In the records below, find the line with "Write part 2" and the line with "threads.steps, [material]), centre)"; return exactly those lines and every line between them.

Source data »

++++++

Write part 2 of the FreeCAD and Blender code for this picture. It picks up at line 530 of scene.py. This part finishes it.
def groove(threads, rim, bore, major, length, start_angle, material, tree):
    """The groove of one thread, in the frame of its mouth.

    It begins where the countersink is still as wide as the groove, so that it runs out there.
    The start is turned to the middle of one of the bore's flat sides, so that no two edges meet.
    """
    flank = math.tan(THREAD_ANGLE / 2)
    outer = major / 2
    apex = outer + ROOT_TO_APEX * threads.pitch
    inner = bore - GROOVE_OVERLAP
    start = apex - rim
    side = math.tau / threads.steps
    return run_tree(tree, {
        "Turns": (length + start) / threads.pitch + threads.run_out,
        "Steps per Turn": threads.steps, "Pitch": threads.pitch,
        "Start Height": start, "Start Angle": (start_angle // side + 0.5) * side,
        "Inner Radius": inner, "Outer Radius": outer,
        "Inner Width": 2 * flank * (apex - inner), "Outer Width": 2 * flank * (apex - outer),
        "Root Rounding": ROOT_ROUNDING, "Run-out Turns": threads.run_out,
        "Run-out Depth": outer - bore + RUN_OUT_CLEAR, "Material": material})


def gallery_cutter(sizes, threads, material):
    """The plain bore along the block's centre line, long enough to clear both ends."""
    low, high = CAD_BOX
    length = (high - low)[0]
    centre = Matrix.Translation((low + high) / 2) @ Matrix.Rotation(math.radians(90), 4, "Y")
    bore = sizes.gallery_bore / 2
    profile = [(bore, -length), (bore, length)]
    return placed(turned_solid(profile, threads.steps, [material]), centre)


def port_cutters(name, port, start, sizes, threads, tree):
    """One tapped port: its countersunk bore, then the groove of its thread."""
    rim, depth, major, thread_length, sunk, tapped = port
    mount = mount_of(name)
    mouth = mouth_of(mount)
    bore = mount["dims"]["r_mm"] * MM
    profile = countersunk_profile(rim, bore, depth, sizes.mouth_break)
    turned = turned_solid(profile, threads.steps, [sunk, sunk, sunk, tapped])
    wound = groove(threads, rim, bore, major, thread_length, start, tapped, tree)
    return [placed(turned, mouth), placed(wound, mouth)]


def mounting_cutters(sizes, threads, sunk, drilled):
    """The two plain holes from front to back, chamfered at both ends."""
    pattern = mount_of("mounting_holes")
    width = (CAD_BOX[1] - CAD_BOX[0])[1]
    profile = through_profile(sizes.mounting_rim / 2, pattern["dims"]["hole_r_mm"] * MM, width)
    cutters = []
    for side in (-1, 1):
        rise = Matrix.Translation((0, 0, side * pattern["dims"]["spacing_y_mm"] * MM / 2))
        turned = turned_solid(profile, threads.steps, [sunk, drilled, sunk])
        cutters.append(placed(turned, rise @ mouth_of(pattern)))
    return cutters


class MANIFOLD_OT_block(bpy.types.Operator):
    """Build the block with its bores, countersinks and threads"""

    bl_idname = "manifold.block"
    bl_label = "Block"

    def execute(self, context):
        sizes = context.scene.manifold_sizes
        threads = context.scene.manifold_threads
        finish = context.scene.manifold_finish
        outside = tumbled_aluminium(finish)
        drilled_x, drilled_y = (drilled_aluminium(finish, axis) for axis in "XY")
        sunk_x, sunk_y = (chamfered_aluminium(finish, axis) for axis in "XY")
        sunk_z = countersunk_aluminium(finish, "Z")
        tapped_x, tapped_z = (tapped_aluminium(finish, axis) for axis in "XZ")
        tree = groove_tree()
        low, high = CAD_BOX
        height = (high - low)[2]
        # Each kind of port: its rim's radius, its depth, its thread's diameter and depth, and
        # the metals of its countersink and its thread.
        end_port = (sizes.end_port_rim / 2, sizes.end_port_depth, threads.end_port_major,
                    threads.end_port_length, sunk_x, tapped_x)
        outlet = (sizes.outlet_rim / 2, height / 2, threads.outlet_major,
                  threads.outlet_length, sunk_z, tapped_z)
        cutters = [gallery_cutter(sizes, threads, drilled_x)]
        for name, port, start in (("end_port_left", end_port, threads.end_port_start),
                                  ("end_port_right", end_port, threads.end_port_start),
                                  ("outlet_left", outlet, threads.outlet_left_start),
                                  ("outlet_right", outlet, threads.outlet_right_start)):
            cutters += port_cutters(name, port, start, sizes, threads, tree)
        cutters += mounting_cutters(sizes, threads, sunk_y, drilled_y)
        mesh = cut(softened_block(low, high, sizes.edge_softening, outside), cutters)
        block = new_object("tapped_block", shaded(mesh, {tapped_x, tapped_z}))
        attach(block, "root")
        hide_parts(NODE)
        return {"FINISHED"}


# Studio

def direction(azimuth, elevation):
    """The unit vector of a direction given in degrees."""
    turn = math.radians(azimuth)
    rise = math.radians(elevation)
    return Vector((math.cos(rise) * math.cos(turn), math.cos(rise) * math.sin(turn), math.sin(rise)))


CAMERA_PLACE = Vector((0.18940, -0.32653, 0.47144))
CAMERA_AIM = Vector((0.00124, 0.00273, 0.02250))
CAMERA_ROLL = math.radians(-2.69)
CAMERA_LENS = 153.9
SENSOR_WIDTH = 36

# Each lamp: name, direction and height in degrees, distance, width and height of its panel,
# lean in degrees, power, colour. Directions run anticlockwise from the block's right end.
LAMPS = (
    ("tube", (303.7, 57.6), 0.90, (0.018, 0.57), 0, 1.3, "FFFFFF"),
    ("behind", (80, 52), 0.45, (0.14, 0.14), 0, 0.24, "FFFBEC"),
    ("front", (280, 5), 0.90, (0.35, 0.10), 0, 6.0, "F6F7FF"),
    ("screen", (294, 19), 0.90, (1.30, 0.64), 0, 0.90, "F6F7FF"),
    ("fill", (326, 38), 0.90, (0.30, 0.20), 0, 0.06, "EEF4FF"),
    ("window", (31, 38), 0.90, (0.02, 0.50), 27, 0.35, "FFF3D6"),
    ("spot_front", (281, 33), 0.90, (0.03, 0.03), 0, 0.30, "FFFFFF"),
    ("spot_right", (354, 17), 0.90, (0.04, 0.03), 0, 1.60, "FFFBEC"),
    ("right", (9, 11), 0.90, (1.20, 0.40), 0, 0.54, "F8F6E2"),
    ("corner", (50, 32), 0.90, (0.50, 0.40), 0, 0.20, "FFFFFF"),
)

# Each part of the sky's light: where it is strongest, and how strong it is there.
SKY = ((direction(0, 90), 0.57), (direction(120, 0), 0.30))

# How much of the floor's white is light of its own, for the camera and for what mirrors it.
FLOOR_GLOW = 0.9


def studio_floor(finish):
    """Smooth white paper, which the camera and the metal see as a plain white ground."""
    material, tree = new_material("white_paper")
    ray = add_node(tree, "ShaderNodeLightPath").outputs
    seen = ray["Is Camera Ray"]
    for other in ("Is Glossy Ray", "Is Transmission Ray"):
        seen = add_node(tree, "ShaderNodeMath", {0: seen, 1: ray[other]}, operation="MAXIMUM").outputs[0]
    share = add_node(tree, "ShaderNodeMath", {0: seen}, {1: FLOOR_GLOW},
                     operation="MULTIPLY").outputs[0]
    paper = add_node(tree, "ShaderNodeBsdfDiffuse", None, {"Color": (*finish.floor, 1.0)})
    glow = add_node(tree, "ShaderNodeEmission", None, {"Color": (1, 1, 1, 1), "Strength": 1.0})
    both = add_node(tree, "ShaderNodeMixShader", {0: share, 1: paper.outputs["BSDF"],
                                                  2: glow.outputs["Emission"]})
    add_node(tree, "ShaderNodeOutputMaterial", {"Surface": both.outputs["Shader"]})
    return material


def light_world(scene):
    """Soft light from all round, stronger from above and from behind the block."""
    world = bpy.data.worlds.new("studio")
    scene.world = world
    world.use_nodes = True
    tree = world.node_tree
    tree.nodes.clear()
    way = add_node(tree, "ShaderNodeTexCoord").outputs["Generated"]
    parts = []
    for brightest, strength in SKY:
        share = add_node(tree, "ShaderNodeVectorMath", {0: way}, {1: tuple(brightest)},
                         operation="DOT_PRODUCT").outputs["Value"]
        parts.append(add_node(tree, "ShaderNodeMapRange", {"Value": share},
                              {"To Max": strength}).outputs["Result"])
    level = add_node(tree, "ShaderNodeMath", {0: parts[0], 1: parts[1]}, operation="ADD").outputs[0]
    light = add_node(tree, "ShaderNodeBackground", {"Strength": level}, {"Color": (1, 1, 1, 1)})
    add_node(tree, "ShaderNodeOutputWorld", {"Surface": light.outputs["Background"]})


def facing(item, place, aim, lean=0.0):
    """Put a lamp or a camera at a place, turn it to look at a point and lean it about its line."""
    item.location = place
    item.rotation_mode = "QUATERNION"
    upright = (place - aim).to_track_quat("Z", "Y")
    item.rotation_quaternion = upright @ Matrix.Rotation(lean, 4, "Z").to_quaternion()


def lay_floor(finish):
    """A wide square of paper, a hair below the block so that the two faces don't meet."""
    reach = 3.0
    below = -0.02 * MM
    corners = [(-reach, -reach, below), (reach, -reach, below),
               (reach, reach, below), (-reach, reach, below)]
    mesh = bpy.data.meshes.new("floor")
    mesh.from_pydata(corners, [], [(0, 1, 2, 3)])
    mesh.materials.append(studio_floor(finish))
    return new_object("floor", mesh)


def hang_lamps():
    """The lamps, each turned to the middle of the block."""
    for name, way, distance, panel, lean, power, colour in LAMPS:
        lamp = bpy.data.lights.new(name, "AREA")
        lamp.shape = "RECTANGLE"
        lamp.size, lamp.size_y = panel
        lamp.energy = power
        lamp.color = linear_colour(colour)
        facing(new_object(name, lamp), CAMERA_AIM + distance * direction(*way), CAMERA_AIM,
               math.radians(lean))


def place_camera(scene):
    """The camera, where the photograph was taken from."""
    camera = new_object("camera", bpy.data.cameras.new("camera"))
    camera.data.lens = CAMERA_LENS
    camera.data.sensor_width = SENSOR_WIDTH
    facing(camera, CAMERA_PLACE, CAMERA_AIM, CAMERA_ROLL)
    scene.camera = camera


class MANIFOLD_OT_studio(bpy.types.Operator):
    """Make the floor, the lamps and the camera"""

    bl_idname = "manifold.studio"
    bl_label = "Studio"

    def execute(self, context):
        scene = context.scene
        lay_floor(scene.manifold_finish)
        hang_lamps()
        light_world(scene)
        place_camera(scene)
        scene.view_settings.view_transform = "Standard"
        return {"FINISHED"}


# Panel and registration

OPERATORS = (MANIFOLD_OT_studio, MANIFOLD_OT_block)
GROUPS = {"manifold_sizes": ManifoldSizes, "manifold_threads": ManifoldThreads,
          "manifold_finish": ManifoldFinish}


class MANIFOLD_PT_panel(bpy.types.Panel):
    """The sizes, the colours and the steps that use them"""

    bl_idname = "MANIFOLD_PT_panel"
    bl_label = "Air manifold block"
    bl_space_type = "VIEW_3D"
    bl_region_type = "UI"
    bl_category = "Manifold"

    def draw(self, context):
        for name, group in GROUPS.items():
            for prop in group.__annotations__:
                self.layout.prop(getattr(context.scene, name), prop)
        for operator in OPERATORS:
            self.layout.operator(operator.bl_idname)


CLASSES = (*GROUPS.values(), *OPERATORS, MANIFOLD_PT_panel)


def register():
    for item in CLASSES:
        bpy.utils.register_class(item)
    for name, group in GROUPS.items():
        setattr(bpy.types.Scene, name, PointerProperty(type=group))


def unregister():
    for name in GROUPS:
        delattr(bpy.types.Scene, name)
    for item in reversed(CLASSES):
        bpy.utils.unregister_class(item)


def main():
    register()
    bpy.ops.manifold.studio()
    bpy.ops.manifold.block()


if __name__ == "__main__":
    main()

++++++

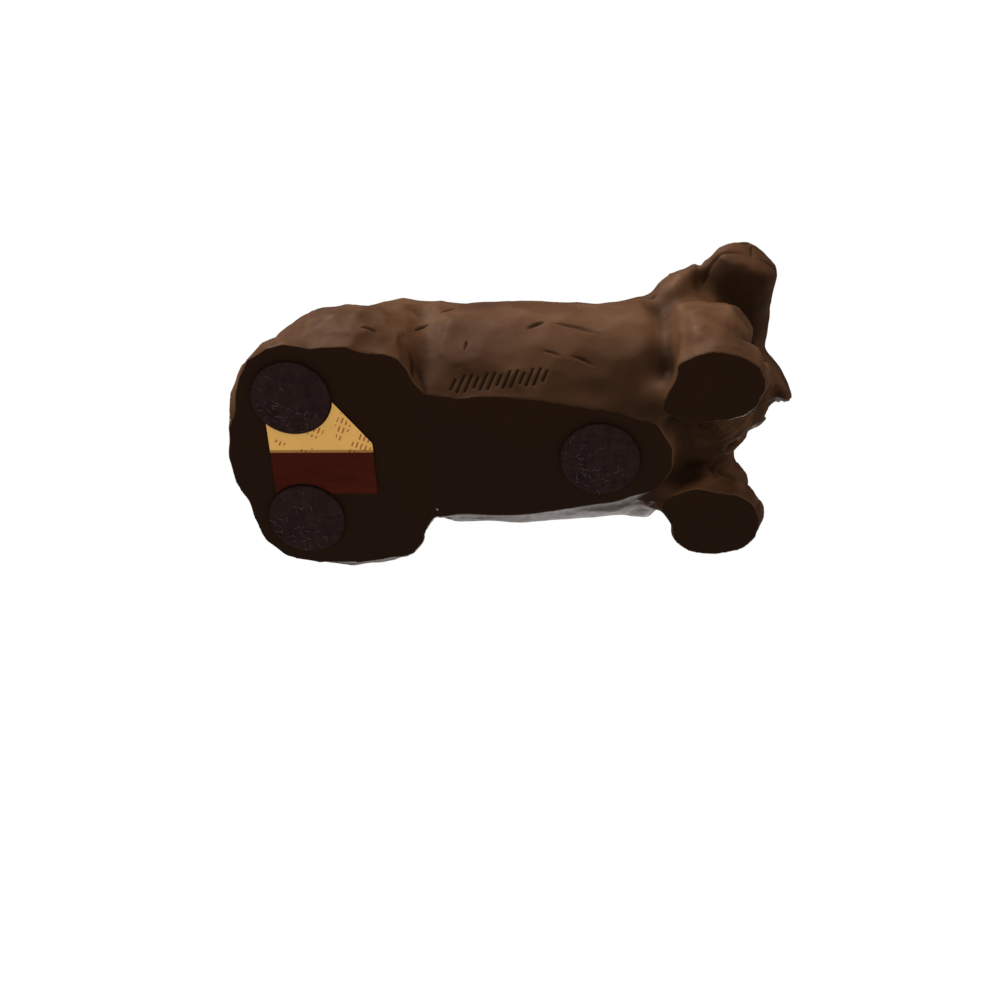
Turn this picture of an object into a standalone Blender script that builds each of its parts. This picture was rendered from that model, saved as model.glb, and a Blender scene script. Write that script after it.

++++++

Solution »
Write part 2 of the FreeCAD and Blender code for this picture. It picks up at line 530 of scene.py. This part finishes it.
def groove(threads, rim, bore, major, length, start_angle, material, tree):
    """The groove of one thread, in the frame of its mouth.

    It begins where the countersink is still as wide as the groove, so that it runs out there.
    The start is turned to the middle of one of the bore's flat sides, so that no two edges meet.
    """
    flank = math.tan(THREAD_ANGLE / 2)
    outer = major / 2
    apex = outer + ROOT_TO_APEX * threads.pitch
    inner = bore - GROOVE_OVERLAP
    start = apex - rim
    side = math.tau / threads.steps
    return run_tree(tree, {
        "Turns": (length + start) / threads.pitch + threads.run_out,
        "Steps per Turn": threads.steps, "Pitch": threads.pitch,
        "Start Height": start, "Start Angle": (start_angle // side + 0.5) * side,
        "Inner Radius": inner, "Outer Radius": outer,
        "Inner Width": 2 * flank * (apex - inner), "Outer Width": 2 * flank * (apex - outer),
        "Root Rounding": ROOT_ROUNDING, "Run-out Turns": threads.run_out,
        "Run-out Depth": outer - bore + RUN_OUT_CLEAR, "Material": material})


def gallery_cutter(sizes, threads, material):
    """The plain bore along the block's centre line, long enough to clear both ends."""
    low, high = CAD_BOX
    length = (high - low)[0]
    centre = Matrix.Translation((low + high) / 2) @ Matrix.Rotation(math.radians(90), 4, "Y")
    bore = sizes.gallery_bore / 2
    profile = [(bore, -length), (bore, length)]
    return placed(turned_solid(profile, threads.steps, [material]), centre)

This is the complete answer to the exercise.